Out of Control?

By Hara Estroff Marano, published October 11, 2019 - last reviewed on November 5, 2019

I work as a nurse at a therapeutic boarding school for boys ages 10–17. We have a boy who identifies as a girl and, soon after admission, we were instructed to refer to him as she. The student was then permitted to dress as a girl. All the students bunk together. She is 12 years old and disruptive, physically and verbally, fighting with staff and the boys. I am asked to administer hormone blockers. I feel to admit a girl to a boys boarding school is inappropriate. And I am not comfortable with administering hormone blockers to someone who is so out of control.


Your discomfort is well-placed. There are many important issues embedded in this situation. The most basic is whether a sole girl—and a troubled and young one at that—should be in residence at a school for adolescent boys. That would seem to pose basic safety issues for the gender-transitioning student, who already has a contentious relationship with the other students. The gender issue singles the student out and could make her an easy target of harassment. It would be wise for you as a nurse, a guardian of health, to convene a meeting with the child’s parents, the school head, and the child to have a frank discussion of the many basic safety concerns. Some quiet fact-finding before such a meeting could reveal whether any incidents have already occurred or been threatened.

Second, and at least as important, is your recognition of a young person who has many problems in addition to the presumed gender dysphoria. The student is not at the school because of wanting to be a girl but because lots of things appear to have been going wrong—at the very least an inability to discuss feelings. It seems wildly premature to pinpoint gender as the root of the distress, as if the other problems will somehow resolve after gender transition.

Social transitioning is one thing—however difficult it may be in an all-boys environment. Biological transitioning, including puberty delay, is another thing entirely. I am not sure it is the role of a school to carry out the gender transition of a minor through invasive procedures such as hormone injections that prevent normal development. Nor do I know what the legalities are. As I understand the guidelines of the American Academy of Pediatrics, such a course of treatment at the very least requires specific, supportive psychotherapy.  

Nevertheless, you are in a unique position to do what no one else may have even attempted—have an ongoing series of conversations with a troubled child to clarify the acting out by talking through what is going on. The aim is not to challenge the child but to open her up—to know more about her to discover the best ways to help.

You may be the person with the most leverage in this young person’s life. You can undertake a sincere conversation that takes the student’s point of view seriously and engages with her honestly.

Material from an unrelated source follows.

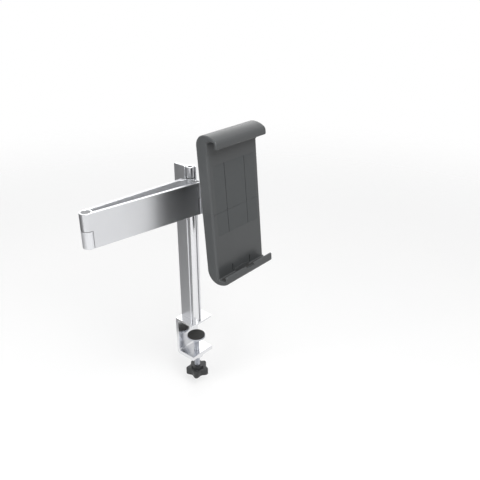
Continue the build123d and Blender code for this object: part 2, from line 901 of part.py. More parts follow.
def cover_seat(gap):
    """The space of the mechanism's cover, with a gap round it."""
    half = carrier_half - cover_margin + gap
    low = -carrier_bottom + cover_margin / 2 - gap
    high = carrier_top - cover_margin / 2 + gap
    return block(-half, half, low, high, cover_back, carrier_front + (1 if gap else 0))


def cover_screw_spots():
    """Where the cover's four screws go."""
    x = pocket_half - cover_screw_inset
    high = carrier_top - carrier_end_wall - cover_screw_inset
    low = -carrier_bottom + carrier_end_wall + cover_screw_inset
    return [(-x, low), (x, low), (x, high), (-x, high)]


def carrier_cover():
    """The plate over the mechanism, which shows between the open jaws."""
    body = cover_seat(0)
    corners = body.edges().filter_by(Axis.Z)
    body = fillet(corners, 1)
    for spot in cover_screw_spots():
        body -= disc(cover_screw_radius + fit, cover_back - 1, 1, spot)
        sink = cover_screw_head - cover_screw_radius
        body -= cone(cover_screw_radius, cover_screw_head, carrier_front - sink, carrier_front, spot)
    body -= disc(pinion_pin_radius + fit, cover_back - 1, 1)
    body -= disc(pinion_pin_head + fit, carrier_front - pinion_pin_head_height, 1)
    return holder_frame * body


def cover_screws():
    """The four countersunk screws of the cover."""
    screws = []
    sink = cover_screw_head - cover_screw_radius
    for spot in cover_screw_spots():
        low = cover_back - cover_screw_length + 1
        neck = carrier_front - sink
        body = disc(cover_screw_radius, low, neck, spot)
        body += cone(cover_screw_radius - fit, cover_screw_head - fit, neck, carrier_front, spot)
        recess = slab(Pos(*spot) * RegularPolygon(1.1, 6), carrier_front - 0.8, carrier_front + 1)
        screws.append(holder_frame * (body - recess))
    return screws


def involute_point(base, angle, side, turn):
    """A point on a tooth's flank, where the involute has unrolled by an angle."""
    radius = base * sqrt(1 + angle**2)
    swept = angle - atan2(angle, 1)
    return polar_point(radius, turn + side * degrees(-swept))


def pinion():
    """The pinion that makes both jaws move alike, with the spring's hub behind it."""
    base = pitch_radius * cos(radians(pressure_angle))
    tip = pitch_radius + addendum * module
    root = pitch_radius - dedendum * module
    pressure = radians(pressure_angle)
    involute = tan(pressure) - pressure
    half_tooth = (tooth_pitch - backlash) / 4 / pitch_radius
    half_angle = degrees(half_tooth + involute)
    unroll = sqrt((tip / base) ** 2 - 1)
    step = 360 / pinion_teeth
    edges = []
    for tooth in range(pinion_teeth):
        turn = tooth * step
        low_side = turn - half_angle
        high_side = turn + half_angle
        low = [involute_point(base, unroll * share, -1, low_side) for share in (0, 0.55, 1)]
        high = [involute_point(base, unroll * share, 1, high_side) for share in (1, 0.55, 0)]
        edges.append(Line(polar_point(root, low_side), low[0]))
        edges.append(ThreePointArc(*low))
        edges.append(ThreePointArc(low[2], polar_point(tip, turn), high[0]))
        edges.append(ThreePointArc(*high))
        edges.append(Line(high[2], polar_point(root, high_side)))
        valley = polar_point(root, turn + step / 2)
        edges.append(ThreePointArc(polar_point(root, high_side), valley, polar_point(root, turn + step - half_angle)))
    body = slab(outline(edges), rack_rear, rack_front)
    body += disc(pinion_hub_radius, rack_rear - pinion_hub_height, rack_rear + 1)
    body -= disc(pinion_pin_radius + fit, rack_rear - pinion_hub_height - 1, rack_front + 1)
    return holder_frame * body


def pinion_pin():
    """The pin that the pinion turns on, held in the cover."""
    low = rack_rear - pinion_hub_height + 0.3
    body = disc(pinion_pin_radius, low, carrier_front - 0.5)
    body += disc(pinion_pin_head, carrier_front - pinion_pin_head_height, carrier_front - 0.1)
    return holder_frame * body


def rack(side):
    """A toothed rack on one side of the pinion: 1 for the upper jaw, -1 for the lower."""
    tail = (upper_cavity if side > 0 else lower_cavity) + rack_tail - fit
    free_end = -(jaw_travel + rack_overrun)
    tip_line = rack_pitch_line - addendum * module
    root_line = rack_pitch_line + dedendum * module
    slope = tan(radians(pressure_angle))
    half = (tooth_pitch - backlash) / 4
    tip_half = half - addendum * module * slope
    root_half = half + dedendum * module * slope
    count = int((-free_end - 1) / tooth_pitch)
    points = [(rack_outer, tail), (rack_outer, free_end), (root_line, free_end)]
    for tooth in range(-count, 3):
        middle = (tooth + 0.5) * tooth_pitch
        points.append((root_line, middle - root_half))
        points.append((tip_line, middle - tip_half))
        points.append((tip_line, middle + tip_half))
        points.append((root_line, middle + root_half))
    points.append((root_line, tail))
    face = make_face(Polyline(*points, close=True))
    if side < 0:
        face = Rot(0, 0, 180) * face
    body = slab(face, rack_rear, rack_front)
    body -= disc(rack_screw_radius + fit, rack_rear - 1, rack_front + 1, rack_screw_spot(side))
    return holder_frame * body


def rack_screw_spot(side):
    """Where the screw through a rack's tail goes."""
    x = rack_pitch_line + dedendum * module + rack_back / 2
    end = upper_cavity if side > 0 else lower_cavity
    return (side * x, side * (end + rack_tail / 2))


def rack_socket(side):
    """The socket in a jaw for the rack's tail, and the hole for its screw."""
    root_line = rack_pitch_line + dedendum * module
    end = upper_cavity if side > 0 else lower_cavity
    xs = sorted((side * (root_line - fit), side * (rack_outer + fit)))
    ys = sorted((side * (end - 1), side * (end + rack_tail)))
    space = block(*xs, *ys, rack_rear - fit, rack_front + fit)
    spot = rack_screw_spot(side)
    head_seat = rack_rear - 1.2
    space += disc(rack_screw_radius + fit, head_seat - 1, rack_rear, spot)
    return space + disc(rack_screw_head + fit, back - 1, head_seat, spot)


def rack_screw(side):
    """The screw from a jaw's back into its rack."""
    spot = rack_screw_spot(side)
    head_seat = rack_rear - 1.2
    body = disc(rack_screw_head, head_seat - 1.8, head_seat, spot)
    body += disc(rack_screw_radius, head_seat - 1, rack_front - 0.3, spot)
    recess = slab(Pos(*spot) * RegularPolygon(1.2, 6), head_seat - 3, head_seat - 0.8)
    return holder_frame * (body - recess)


def return_spring():
    """The spiral spring round the pinion's hub, from half turns that grow evenly."""
    low = rack_rear - pinion_hub_height + 0.3
    far = 2 * guide_inner
    band = None
    for half_turn in range(spring_half_turns):
        odd = half_turn % 2
        radius = spring_inner + half_turn * spring_step
        ring = Circle(radius + spring_band / 2) - Circle(radius - spring_band / 2)
        ring = Pos(odd * spring_step, 0) * ring
        window = Pos(0, (-1 if odd else 1) * far / 2) * Rectangle(2 * far, far)
        piece = ring & window
        band = piece if band is None else band + piece
    return holder_frame * slab(band, low, low + spring_width)


# All the pieces by name

def nodes():
    """Every node's solids, by the node's name."""
    elbow = (elbow_x, elbow_y)
    wrist = (wrist_x, wrist_y)
    depths = [rod_screw_depth, fin_screw_depth, fin_screw_depth]
    screws = [foot_screw(r, spot, depth) for (r, spot), depth in zip(foot_screws(), depths)]
    return {
        "clamp_bracket": clamp_bracket(),
        "desk_pad": desk_pad(),
        "post_profile": post_profile(),
        "post_screws": screws,
        "spacer_rod": spacer_rod(),
        "thrust_washers": thrust_washers(),
        "stop_bush": stop_bush(),
        "stop_screw": stop_screw(),
        "pressure_plate": pressure_plate(),
        "pressure_pad": pressure_pad(),
        "clamp_spindle": clamp_spindle(),
        "clamp_knob": clamp_knob(),
        "rear_arm": rear_arm(),
        "front_arm": front_arm(),
        "elbow_pin": hinge_pin(elbow_pin_radius, elbow),
        "elbow_washer": hinge_washer(elbow_radius, elbow_pin_radius, elbow),
        "wrist_link": wrist_link(),
        "wrist_pin": hinge_pin(wrist_pin_radius, wrist),
        "wrist_washer": hinge_washer(wrist_radius, wrist_pin_radius, wrist),
        "tilt_head": tilt_head(),
        "tilt_washers": tilt_washers(),
        "tilt_bolt": tilt_bolt(),
        "tilt_nut": tilt_nut(),
        "friction_ring": friction_ring(),
        "pivot_screw": pivot_screw(),
        "carrier_tray": carrier_tray(),
        "carrier_cover": carrier_cover(),
        "cover_screws": cover_screws(),
        "pinion": pinion(),
        "pinion_pin": pinion_pin(),
        "return_spring": return_spring(),
        "upper_jaw": holder_frame * upper_jaw(),
        "upper_rack": rack(1),
        "upper_rack_screw": rack_screw(1),
        "upper_face_pads": face_pads(seam / 2, upper_pad_end),
        "upper_hook_liner": hook_liner(),
        "lower_jaw": holder_frame * lower_jaw(),
        "lower_rack": rack(-1),
        "lower_rack_screw": rack_screw(-1),
        "lower_face_pads": face_pads(-lower_pad_end, -seam / 2),
        "lower_ledge_liner": ledge_liner(),
    }


def main():
    """Write one file for each node."""
    os.makedirs("parts", exist_ok=True)
    for name, shape in nodes().items():
        solids = shape if isinstance(shape, list) else [shape]
        solids = [solid for piece in solids for solid in piece.solids()]
        export_step(Compound(children=solids), f"parts/{name}.step")


main()
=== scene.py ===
"""Looks of the tablet clamp mount: its finishes, its finest pieces and the studio round it.

Everything is in metres, in the part's own frame: +X along the edge that the clamp grips, +Y out
over that edge, +Z up.
"""

import json
import logging
import math
from collections.abc import Iterable, Mapping
from dataclasses import dataclass, field
from enum import Enum

import bmesh
import bpy
from mathutils import Matrix, Vector

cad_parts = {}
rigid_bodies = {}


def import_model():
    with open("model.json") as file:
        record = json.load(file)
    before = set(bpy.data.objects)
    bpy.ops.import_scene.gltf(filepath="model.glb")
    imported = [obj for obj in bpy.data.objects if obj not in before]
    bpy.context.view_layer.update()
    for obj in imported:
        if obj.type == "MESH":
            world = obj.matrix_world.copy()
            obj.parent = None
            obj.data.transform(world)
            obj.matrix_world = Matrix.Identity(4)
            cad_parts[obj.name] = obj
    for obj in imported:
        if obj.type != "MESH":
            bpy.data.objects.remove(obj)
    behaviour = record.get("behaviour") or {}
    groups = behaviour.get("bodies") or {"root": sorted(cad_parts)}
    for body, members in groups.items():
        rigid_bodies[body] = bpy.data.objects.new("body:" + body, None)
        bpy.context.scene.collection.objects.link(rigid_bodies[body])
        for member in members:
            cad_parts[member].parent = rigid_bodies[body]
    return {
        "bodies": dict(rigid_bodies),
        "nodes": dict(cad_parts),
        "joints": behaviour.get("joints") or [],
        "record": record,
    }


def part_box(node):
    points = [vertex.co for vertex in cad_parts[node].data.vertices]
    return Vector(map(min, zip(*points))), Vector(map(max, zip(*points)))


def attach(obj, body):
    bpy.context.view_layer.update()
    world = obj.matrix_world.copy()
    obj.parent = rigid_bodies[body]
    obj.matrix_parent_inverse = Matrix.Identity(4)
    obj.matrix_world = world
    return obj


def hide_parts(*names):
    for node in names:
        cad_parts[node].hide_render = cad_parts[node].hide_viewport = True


LOG = logging.getLogger("tablet_mount")
Frame = dict[str, object]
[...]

The student has  been labeled “trouble”—how does she see herself? How does she feel about that? What does she think has gone wrong, and why? What interests her? What does she envision as her future? What things bother her? What will be better as a female? What will she be able to do or express then?

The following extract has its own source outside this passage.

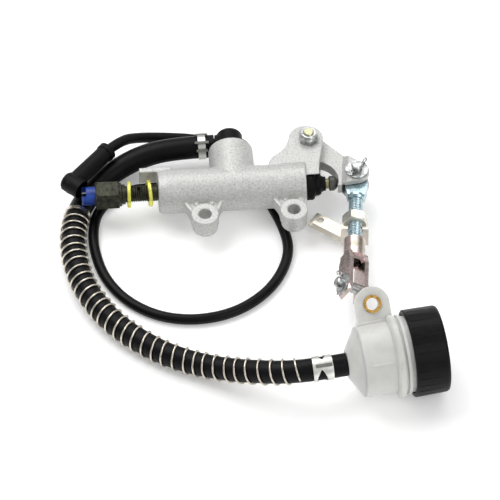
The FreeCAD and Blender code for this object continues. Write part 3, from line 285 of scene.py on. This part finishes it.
# ---- helpers --------------------------------------------------------------------------
def link(name, data, look, body):
    """A new piece in the scene, riding a body."""
    piece = bpy.data.objects.new(name, data)
    bpy.context.scene.collection.objects.link(piece)
    if look is not None:
        data.materials.append(look.material)
    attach(piece, body)
    return piece


def smooth(mesh):
    mesh.polygons.foreach_set("use_smooth", [True] * len(mesh.polygons))


def cord_curve(name, route, diameter, look):
    """A smooth cord whose control points are the route's points."""
    curve = bpy.data.curves.new(name, "CURVE")
    curve.dimensions = "3D"
    spline = curve.splines.new("NURBS")
    spline.points.add(len(route) - 1)
    for point, (x, y, height) in zip(spline.points, route):
        point.co = (x, y, FLOOR_Z + height, 1.0)
    spline.order_u = 3
    spline.use_endpoint_u = True
    spline.resolution_u = 12
    curve.bevel_depth = diameter / 2
    curve.bevel_resolution = 6
    curve.use_fill_caps = True
    return link(name, curve, look, "cylinder")


def centre_line(piece):
    """Points along a cord's spline."""
    bare = piece.data.copy()
    bare.bevel_depth = 0.0
    bare.use_fill_caps = False
    holder = bpy.data.objects.new("centre_line", bare)
    bpy.context.scene.collection.objects.link(holder)
    bpy.context.view_layer.update()
    mesh = bpy.data.meshes.new_from_object(holder.evaluated_get(bpy.context.evaluated_depsgraph_get()))
    points = [v.co.copy() for v in mesh.vertices]
    bpy.data.objects.remove(holder)
    bpy.data.curves.remove(bare)
    bpy.data.meshes.remove(mesh)
    return points


class Path:
    """Arc-length lookups, with a frame that does not twist."""

    def __init__(self, points):
        self.points = points
        self.at = [0.0]
        for a, b in zip(points, points[1:]):
            self.at.append(self.at[-1] + (b - a).length)
        self.length = self.at[-1]
        count = len(points)
        self.tangents = [(points[min(k + 1, count - 1)] - points[max(k - 1, 0)]).normalized()
                         for k in range(count)]
        side = self.tangents[0].cross(Vector((0, 0, 1))).normalized()
        self.sides = []
        for tangent in self.tangents:
            side = (side - tangent * side.dot(tangent)).normalized()
            self.sides.append(side)

    def frame(self, s):
        s = min(max(s, 0.0), self.length)
        k = next((i for i in range(1, len(self.at)) if self.at[i] >= s), len(self.at) - 1)
        t = (s - self.at[k - 1]) / max(self.at[k] - self.at[k - 1], 1e-9)
        point = self.points[k - 1].lerp(self.points[k], t)
        tangent = self.tangents[k - 1].lerp(self.tangents[k], t).normalized()
        side = self.sides[k - 1].lerp(self.sides[k], t)
        side = (side - tangent * side.dot(tangent)).normalized()
        return point, tangent, side, tangent.cross(side)

    def nearest(self, target):
        target = Vector(target)
        return self.at[min(range(len(self.points)), key=lambda k: (self.points[k] - target).length)]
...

I asked adolescent psychologist Carl Pickhardt, author most recently of Who Stole My Child?, what advice he would add. “The child is not ‘out of control,’” says the Austin, Texas, clinician, “but struggling to gain some control in a very threatening situation. The counseling role is to help the child do so in ways that work for, and not against, the child. Credit the feeling of life being out of control, and then encourage facing the adversity by claiming agency.” There is no easy way through a truly hard time.

Even in a therapeutic boarding school, where many students may be given psychoactive medications to moderate behavior and manage emotions, Pickhardt  notes, “giving hormone blockers to a young adolescent who is struggling with sexual identity seems like an unwarranted reach.”